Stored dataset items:
• • • • • • •

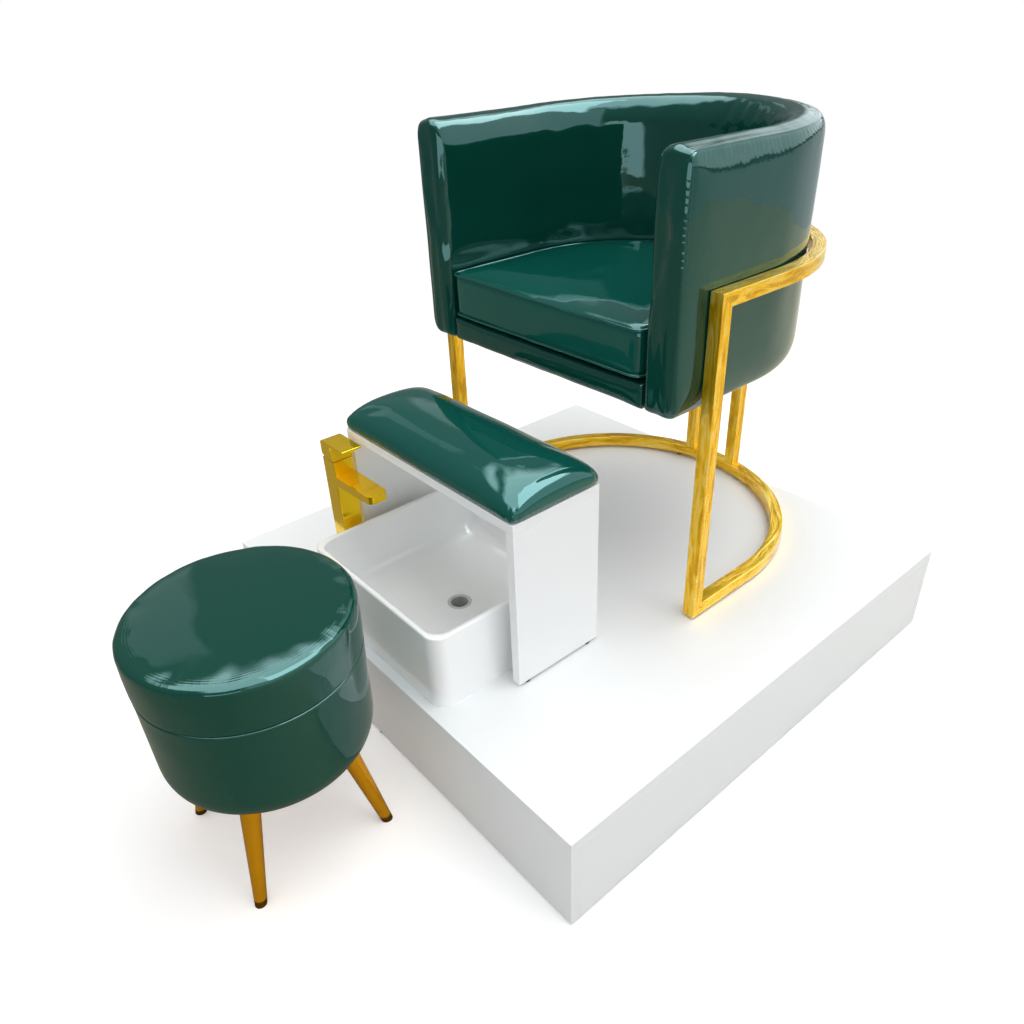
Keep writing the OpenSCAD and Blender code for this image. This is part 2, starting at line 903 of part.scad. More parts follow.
// Side outline of a front post, mitred at both ends
module post_side(inset) {
    polygon([[-frame_reach + inset, ring_z + inset],
        [-frame_reach + tube_side - inset, ring_z + tube_side - inset],
        [-frame_reach + tube_side - inset, rail_low_z + inset],
        [-frame_reach + inset, rail_top_z - inset]]);
}

module front_post(side) {
    translate([chair_x + side * frame_mid_r - tube_side / 2, chair_y, 0])
        rotate([90, 0, 90])
            difference() {
                linear_extrude(tube_side)
                    post_side(0);
                translate([0, 0, tube_wall])
                    linear_extrude(tube_side - 2 * tube_wall)
                        post_side(tube_wall);
            }
}

module left_front_post() {
    color(gold) front_post(-1);
}

module right_front_post() {
    color(gold) front_post(1);
}

// Upright tube from the floor ring to the rail, behind the tub
module rear_post(side) {
    h = rail_low_z - ring_z - tube_side;
    translate([chair_x + side * rear_post_x, chair_y + rear_post_y, ring_z + tube_side])
        linear_extrude(h)
            difference() {
                square(tube_side, center = true);
                square(tube_side - 2 * tube_wall, center = true);
            }
}

module left_rear_post() {
    color(gold) rear_post(-1);
}

module right_rear_post() {
    color(gold) rear_post(1);
}

// Pads between the floor ring and the deck
module ring_pads() {
    color(black_rubber)
        translate([chair_x, chair_y, deck_z])
            for (side = [-1, 1]) {
                translate([side * frame_mid_r, -frame_reach + tube_side, 0])
                    cylinder(r = pad_r, h = pad_h, $fn = fine);
                translate([side * ring_pad_x, ring_pad_y, 0])
                    cylinder(r = pad_r, h = pad_h, $fn = fine);
            }
}

// Washers that hold the tub off the rail
module shell_spacers() {
    spacer_z = rail_low_z + tube_side / 2;
    color(black_rubber)
        translate([chair_x, chair_y, spacer_z]) {
            for (a = spacer_angles)
                rotate([0, 90, a])
                    translate([0, 0, tub_r + seat_gap])
                        cylinder(r = spacer_r, h = tub_gap - 2 * seat_gap, $fn = fine);
            for (side = [-1, 1])
                translate([side * (tub_r + tub_gap / 2), -frame_reach * spacer_front_share, 0])
                    rotate([0, 90, 0])
                        cylinder(r = spacer_r, h = tub_gap - 2 * seat_gap, center = true, $fn = fine);
        }
}

// Tub

// Cross-section of the padded wall: offset outwards from the wall's middle, and height
function wall_section(inset, top_z) =
    let (half = tub_wall / 2 - inset,
        low = tub_low_z + inset,
        high = top_z - inset,
        inner_r = max(tub_inner_round - inset, tub_inner_round / 4),
        low_r = max(tub_low_round - inset, tub_low_round / 4),
        low_rise = max(tub_low_rise - inset, tub_low_rise / 4),
        top_r = max(tub_top_round - inset, tub_top_round / 4),
        drop = max(tub_top_drop - inset, tub_top_drop / 4),
        back_r = top_r * tub_inner_top_share,
        back_drop = drop * tub_inner_top_share)
    concat(
        arc_points(inner_r - half, low + inner_r, inner_r, inner_r, 180, 270, 3),
        arc_points(half - low_r, low + low_rise, low_r, low_rise, 270, 360, 5),
        arc_points(half - top_r, high - drop, top_r, drop, 0, 90, 5),
        [[0, high + tub_top_crown]],
        arc_points(back_r - half, high - back_drop, back_r, back_drop, 90, 180, 5));

// The section carried to a place on the plan, with its outward direction
function placed_section(section, place, outward) =
    [for (p = section) [place[0] + p[0] * outward[0], place[1] + p[0] * outward[1], p[1]]];

// Rings along the right arm's rounded end, or the left arm's when side is -1
function arm_end_rings(side) =
    [for (i = [0:4]) let (a = 90 * i / 4, inset = tub_end_round * (1 - sin(a)))
        placed_section(wall_section(inset, tub_arm_z),
            [side * tub_mid_r, -tub_reach + tub_end_round * (1 - cos(a))], [side, 0])];

function back_rings() =
    [for (i = [0:tub_arc_steps]) let (a = 180 * i / tub_arc_steps)
        placed_section(wall_section(0, tub_arm_z + tub_back_rise * sin(a)),
            [tub_mid_r * cos(a), tub_mid_r * sin(a)], [cos(a), sin(a)])];

function reversed(list) = [for (i = [len(list) - 1:-1:0]) list[i]];

// Arms and back in one padded wall
module tub_shell() {
    color(patent_green)
        translate([chair_x, chair_y, 0])
            skin(concat(arm_end_rings(-1), reversed(back_rings()), reversed(arm_end_rings(1))));
}

// Padded rail under the cushion's front edge
module front_rail() {
    front = -tub_reach + rail_recess;
    high_z = seat_z - rail_slot;
    width = 2 * (tub_inner_r - seat_gap);
    color(patent_green)
        translate([chair_x - width / 2, chair_y, 0])
            rotate([90, 0, 90])
                linear_extrude(width)
                    polygon(concat(
                        arc_points(front + rail_round, front_low_z + rail_round,
                            rail_round, rail_round, 180, 270, 6),
                        [[front + rail_depth, front_low_z], [front + rail_depth, high_z]],
                        arc_points(front + rail_round / 2, high_z - rail_round / 2,
                            rail_round / 2, rail_round / 2, 90, 180, 4)));
}

// Plate with a straight front and a half-round back
module tub_plate(r, front, t) {
    linear_extrude(t)
        union() {
            intersection() {
                circle(r, $fn = 2 * fine);
                translate([-r, 0])
                    square([2 * r, r]);
            }
            translate([-r, -front])
                square([2 * r, front]);
        }
}

// Wooden frame under the seat deck
module seat_frame() {
    r = tub_inner_r - wood_fit;
    front = tub_reach - rail_recess - rail_depth - seat_gap;
    low_z = front_low_z + cover_t + seat_gap;
    h = seat_z - seat_gap - deck_t - low_z;
    color(plain_wood)
        translate([chair_x, chair_y, low_z])
            difference() {
                tub_plate(r, front, h);
                translate([0, 0, -cut])
                    tub_plate(r - frame_ring_w, front - frame_ring_w, h + 2 * cut);
            }
}

module seat_deck() {
    color(plain_wood)
        translate([chair_x, chair_y, seat_z - seat_gap - deck_t])
            tub_plate(tub_inner_r - wood_fit, tub_reach - rail_recess - rail_depth - seat_gap, deck_t);
}

module bottom_cover() {
    color(black_rubber)
        translate([chair_x, chair_y, front_low_z])
            tub_plate(tub_inner_r - wood_fit, tub_reach - rail_recess - rail_depth - seat_gap, cover_t);
}

// Box cushion with welts along its edges, sides drawn in between them and a crown
module seat_cushion() {
    top_z = seat_z + cushion_t;
    mid_z = seat_z + cushion_t / 2;
    // Inset from the plan, and height
    profile = [[cushion_base_inset, seat_z], [groove, seat_z + welt_r / 2],
        [0, seat_z + welt_in], [groove, seat_z + 2 * welt_in], [groove / 3, mid_z],
        [groove, top_z - 2 * welt_in], [0, top_z - welt_in],
        [groove, top_z - welt_r / 2], [cushion_base_inset, top_z]];
    crown = [for (s = crown_shares) [seat_half_w * s[0], top_z + cushion_crown * s[1]]];
    color(patent_green)
        translate([chair_x, chair_y, 0])
            skin([for (p = concat(profile, crown))
                at_height(tub_plan(seat_half_w - p[0], tub_reach - p[0],
                    seat_front_r * (1 - p[0] / seat_half_w), 4, cushion_back_steps), p[1])]);
}

// Stool

seam_z = stool_h - stool_seam_drop;

// Seat pad: welted top edge, gentle crown and a belly that swells to the seam
module stool_seat_pad() {
    edge_r = stool_top_r;
    color(patent_green)
        translate([stool_x, stool_y, 0])
            rotate_extrude($fn = 2 * fine)
                polygon(concat([[0, seam_z + seat_gap / 2], [stool_belly_r - groove, seam_z + seat_gap / 2],
                    [stool_belly_r, seam_z + stool_welt_r],
                    [stool_belly_r - stool_top_taper * pad_side_share[0],
                        seam_z + stool_seam_drop * pad_side_share[1]],
                    [edge_r + stool_welt_r / 2, stool_h - 3 * stool_welt_r]],
                    arc_points(edge_r, stool_h - stool_welt_r, stool_welt_r, stool_welt_r, -60, 120, 6),
                    [for (i = [0:crown_steps]) let (s = 1 - i / crown_steps)
                        [(edge_r - 2 * stool_welt_r) * s,
                            stool_h - stool_welt_r + (stool_crown + stool_welt_r) * (1 - s * s)]]));
}

// Drum: sides drawn in towards a rounded foot, hollow for the base board
module stool_drum() {
    side_r = stool_bottom_r;
    color(patent_green)
        translate([stool_x, stool_y, 0])
            difference() {
                rotate_extrude($fn = 2 * fine)
                    polygon(concat([[0, stool_low_h]],
                        arc_points(side_r - stool_low_round, stool_low_h + stool_low_rise,
                            stool_low_round, stool_low_rise, 270, 345, 6),
                        [for (share = drum_side_shares)
                            [side_r + stool_foot_taper * share[0],
                                stool_low_h + (seam_z - stool_low_h) * share[1]]],
                        [[stool_belly_r, seam_z - stool_welt_r],
                        [stool_belly_r - groove, seam_z - seat_gap / 2], [0, seam_z - seat_gap / 2]]));
                translate([0, 0, stool_low_h - cut])
                    cylinder(r = stool_board_r + seat_gap,
                        h = stool_board_t + seat_gap + cut, $fn = 2 * fine);
            }
}

module stool_base_board() {
    color(plain_wood)
        translate([stool_x, stool_y, stool_low_h])
            cylinder(r = stool_board_r, h = stool_board_t, $fn = 2 * fine);
}

module stool_leg_plates() {
    color(gold)
        translate([stool_x, stool_y, stool_low_h - leg_plate_t])
            for (a = leg_angles)
                rotate([0, 0, a])
                    translate([leg_top_place_r, 0, 0])
                        cylinder(r = leg_plate_r, h = leg_plate_t, $fn = fine);
}

leg_h = stool_low_h - leg_plate_t;
leg_run = stool_foot_r - leg_top_place_r;
leg_lean = atan2(leg_run, leg_h);
leg_l = sqrt(leg_run * leg_run + leg_h * leg_h);

// Leaning tapered leg, cut level between the two heights
module leg_between(angle, low_z, high_z) {
    slope = (leg_top_r - leg_foot_r) / leg_l;
    translate([stool_x, stool_y, 0])
        rotate([0, 0, angle])
            intersection() {
                translate([stool_foot_r, 0, 0])
                    rotate([0, -leg_lean, 0])
                        translate([0, 0, -leg_top_r])
                            cylinder(r1 = leg_foot_r - slope * leg_top_r, r2 = leg_top_r * (1 + slope),
                                h = leg_l + 2 * leg_top_r, $fn = fine);
                translate([leg_top_place_r - 2 * leg_top_r, -2 * leg_top_r, low_z])
                    cube([leg_run + 4 * leg_top_r, 4 * leg_top_r, high_z - low_z]);
            }
}

module stool_leg_1() {
    color(gold) leg_between(leg_angles[0], leg_tip_h, leg_h);
}

module stool_leg_2() {
    color(gold) leg_between(leg_angles[1], leg_tip_h, leg_h);
}

module stool_leg_3() {
    color(gold) leg_between(leg_angles[2], leg_tip_h, leg_h);
}

module stool_leg_4() {
    color(gold) leg_between(leg_angles[3], leg_tip_h, leg_h);
}

module stool_leg_tips() {
    color(black_rubber)
        for (a = leg_angles)
            leg_between(a, 0, leg_tip_h);
}

deck_board();
front_panel();
back_panel();
left_panel();
right_panel();
cross_bearers();
corner_blocks();
platform_glides();
basin();
waste_body();
waste_seal();
waste_nut();
bottle_trap();
trap_cup();
waste_pipe();
waste_socket();
tap_gasket();
tap_body();
tap_aerator();
tap_cartridge();
tap_retaining_ring();
tap_turret();
tap_stem();
tap_handle();
tap_stud();
tap_clamp_washer();
tap_clamp_nut();
cold_tail();
hot_tail();
cold_coupling();
hot_coupling();
footrest_left_panel();
footrest_right_panel();
footrest_board();
footrest_feet();
footrest_pad();
floor_ring();
top_rail();
left_front_post();
right_front_post();
left_rear_post();
right_rear_post();
ring_pads();
shell_spacers();
tub_shell();
front_rail();
seat_frame();
seat_deck();
bottom_cover();
seat_cushion();
stool_seat_pad();
stool_drum();
stool_base_board();
stool_leg_plates();
stool_leg_1();
stool_leg_2();
stool_leg_3();
stool_leg_4();
stool_leg_tips();
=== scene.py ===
"""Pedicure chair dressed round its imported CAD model, with its studio and camera.

The patent tub, rail, cushion, footrest pad and stool covers are modelled here. Every
other piece is the CAD model itself, with its edges eased and a finish of its own.
"""

import logging
import math
from collections.abc import Callable, Iterator, Sequence
from contextlib import contextmanager
from dataclasses import dataclass
from enum import Enum
from functools import cache
from typing import ClassVar

import bmesh
import bpy
import numpy as np
from mathutils import Matrix, Vector, noise


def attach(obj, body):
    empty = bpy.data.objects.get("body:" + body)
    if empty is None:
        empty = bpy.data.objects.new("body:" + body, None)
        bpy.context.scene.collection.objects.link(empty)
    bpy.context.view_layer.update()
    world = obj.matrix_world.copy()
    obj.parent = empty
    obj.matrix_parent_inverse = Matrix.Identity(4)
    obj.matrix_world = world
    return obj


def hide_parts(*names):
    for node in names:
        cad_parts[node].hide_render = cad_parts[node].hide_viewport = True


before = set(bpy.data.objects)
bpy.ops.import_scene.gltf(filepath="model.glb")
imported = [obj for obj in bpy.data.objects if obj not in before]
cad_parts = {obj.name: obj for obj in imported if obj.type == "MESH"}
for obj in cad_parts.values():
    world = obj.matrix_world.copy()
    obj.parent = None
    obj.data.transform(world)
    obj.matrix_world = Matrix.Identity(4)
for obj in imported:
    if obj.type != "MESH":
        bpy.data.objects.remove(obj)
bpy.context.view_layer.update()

log = logging.getLogger("pedicure_chair")

Array = np.ndarray
Node = bpy.types.Node
Piece = bpy.types.Object
Socket = bpy.types.NodeSocket
Tree = bpy.types.NodeTree
Colour = Place = tuple[float, float, float]
Pair = tuple[float, float]

CHAIR_CENTRE: Pair = (-0.028, 0.165)
FLAT_ANGLE = math.radians(0.4)
EASED_ANGLE = math.radians(32)
SHARP_ANGLE = math.radians(60)
FULL_TURN = 2 * math.pi
DEGREES = 180 / math.pi
WELD = 1e-5
CLOSE = 1e-4
FIRST_VOXEL = 0.006
WHITE: Colour = (1.0, 1.0, 1.0)


class Side(Enum):
    """The two sides of the chair, along X."""

    LEFT = -1
    RIGHT = 1


class Ease(Enum):
    """Widths, in metres, to which the edges of a CAD node are eased."""

    BOARD = 0.0008
    TUBE = 0.0022
    TAP = 0.0007
    SMALL = 0.0004


# Modelling by hand


def select_only(obj: Piece) -> None:
    """Makes one object the selected and active one."""
    bpy.ops.object.select_all(action="DESELECT")
    obj.hide_set(False)
    obj.select_set(True)
    bpy.context.view_layer.objects.active = obj


@contextmanager
def editing(obj: Piece) -> Iterator[None]:
    """Opens an object in edit mode and closes it again.

    Args:
        obj: the mesh object to edit.
    """
    select_only(obj)
    bpy.ops.object.mode_set(mode="EDIT")
    bpy.ops.mesh.select_mode(type="VERT")
    yield
    bpy.ops.object.mode_set(mode="OBJECT")


def pick_vertices(obj: Piece, wanted: Callable[[Vector], bool]) -> None:
    """Selects, in edit mode, the vertices at wanted places.

    Args:
        obj: the mesh object in edit mode.
        wanted: says whether a vertex at this place is selected.
    """
    mesh = bmesh.from_edit_mesh(obj.data)
    bpy.ops.mesh.select_all(action="DESELECT")
    for vertex in mesh.verts:
        vertex.select = wanted(vertex.co)
    mesh.select_flush(True)
    bmesh.update_edit_mesh(obj.data)


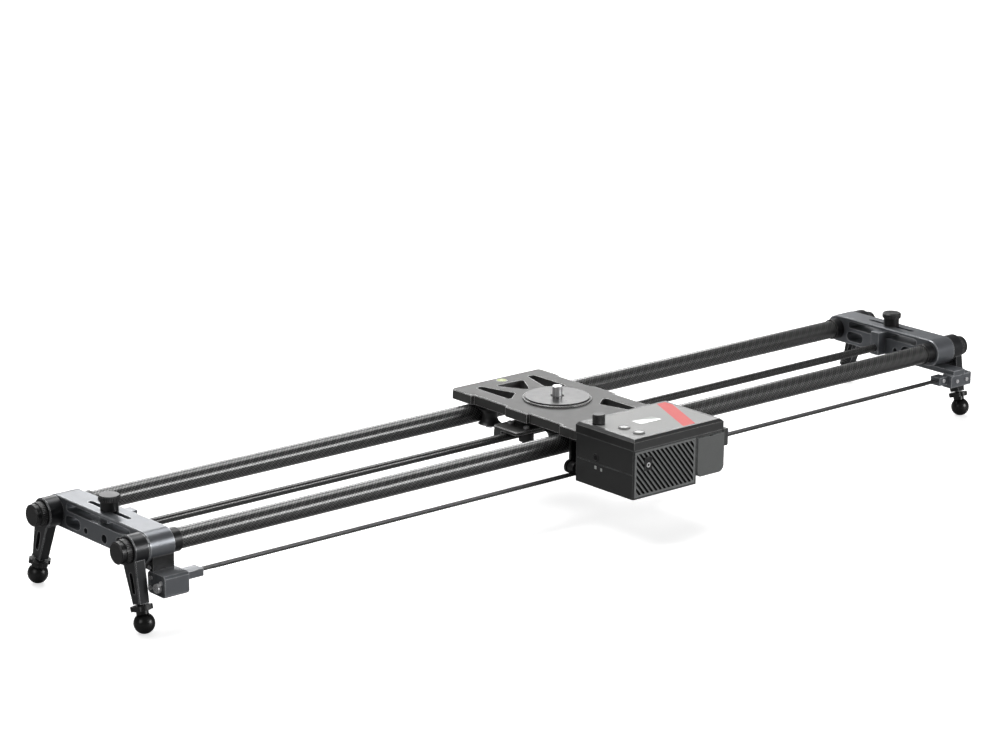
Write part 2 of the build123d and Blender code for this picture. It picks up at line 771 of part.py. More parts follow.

• • • • • • •

▶ _What is needed_
Look through the material above. Copy each line where the word "More" appears.

▶ _Task result_
Keep writing the OpenSCAD and Blender code for this image. This is part 2, starting at line 903 of part.scad. More parts follow.
Write part 2 of the build123d and Blender code for this picture. It picks up at line 771 of part.py. More parts follow.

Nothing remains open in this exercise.